§ **Source excerpt**

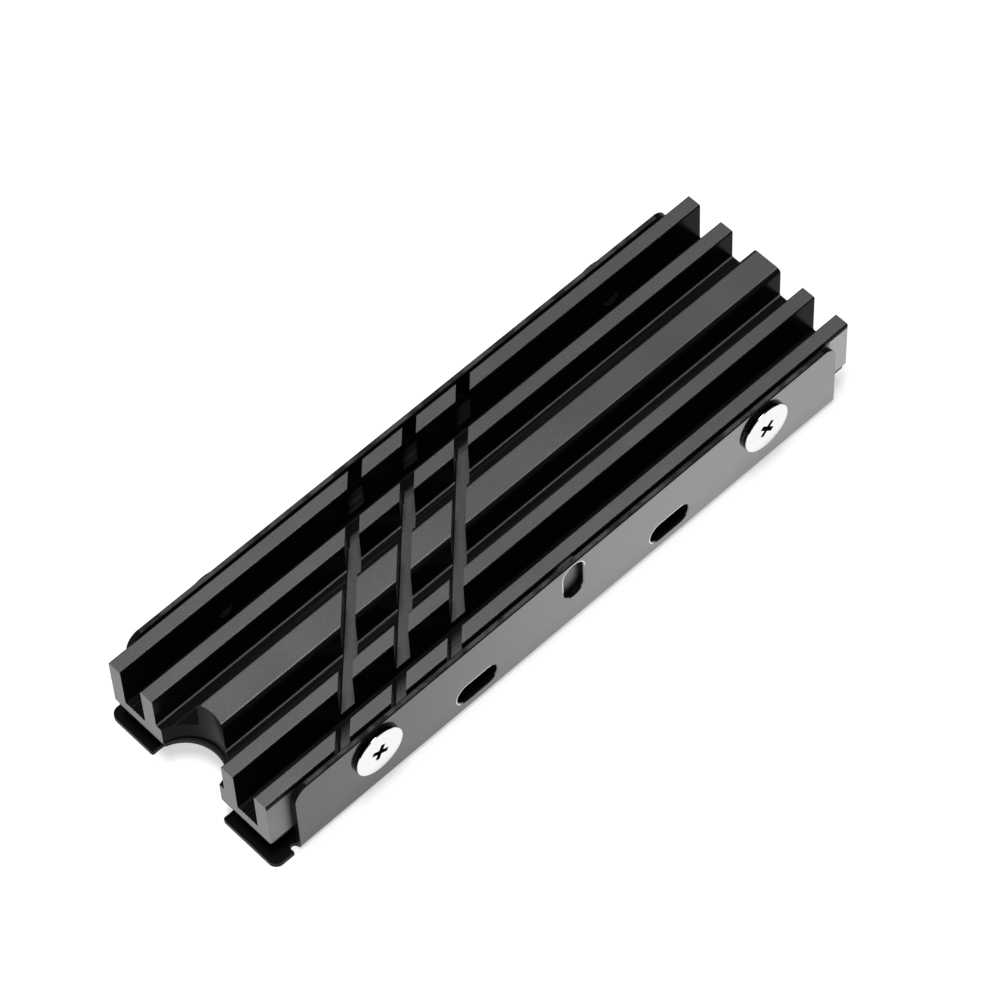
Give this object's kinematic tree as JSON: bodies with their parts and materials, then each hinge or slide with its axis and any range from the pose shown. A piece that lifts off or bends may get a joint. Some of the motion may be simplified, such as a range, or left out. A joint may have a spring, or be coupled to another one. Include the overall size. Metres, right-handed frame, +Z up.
{
  "type": "ssd heat sink",
  "caption": "Finned aluminium block over a folded black sheet tray held by flat side screws, with thermal pads, to clamp round a flat storage module and cool it.",
  "frame": {"origin": "middle of the bounding box's bottom face, on the underside of the tray", "axes": "+X along the length from the notched end to the plain end, +Y to the left seen from the notched end, +Z up through the fins"},
  "size_m": [0.0772, 0.0248, 0.0104],
  "materials": {
    "anodised_aluminium": "sand-blasted and anodised dark grey",
    "black_coated_sheet": "smooth satin black coating",
    "dark_silicone_pad": "matte soft silicone",
    "nickel_screw": "bright nickel plating"
  },
  "bodies": {
    "root": {"finned_block": "anodised_aluminium", "bottom_tray": "black_coated_sheet", "upper_thermal_pad": "dark_silicone_pad", "lower_thermal_pad": "dark_silicone_pad", "side_screw_left_near": "nickel_screw", "side_screw_left_far": "nickel_screw", "side_screw_right_near": "nickel_screw", "side_screw_right_far": "nickel_screw"}
  },
  "joints": []
}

§ **Short exercise**
Copy all lines from the material that contain "materials".

§ **Task result**
Give this object's kinematic tree as JSON: bodies with their parts and materials, then each hinge or slide with its axis and any range from the pose shown. A piece that lifts off or bends may get a joint. Some of the motion may be simplified, such as a range, or left out. A joint may have a spring, or be coupled to another one. Include the overall size. Metres, right-handed frame, +Z up.
  "materials": {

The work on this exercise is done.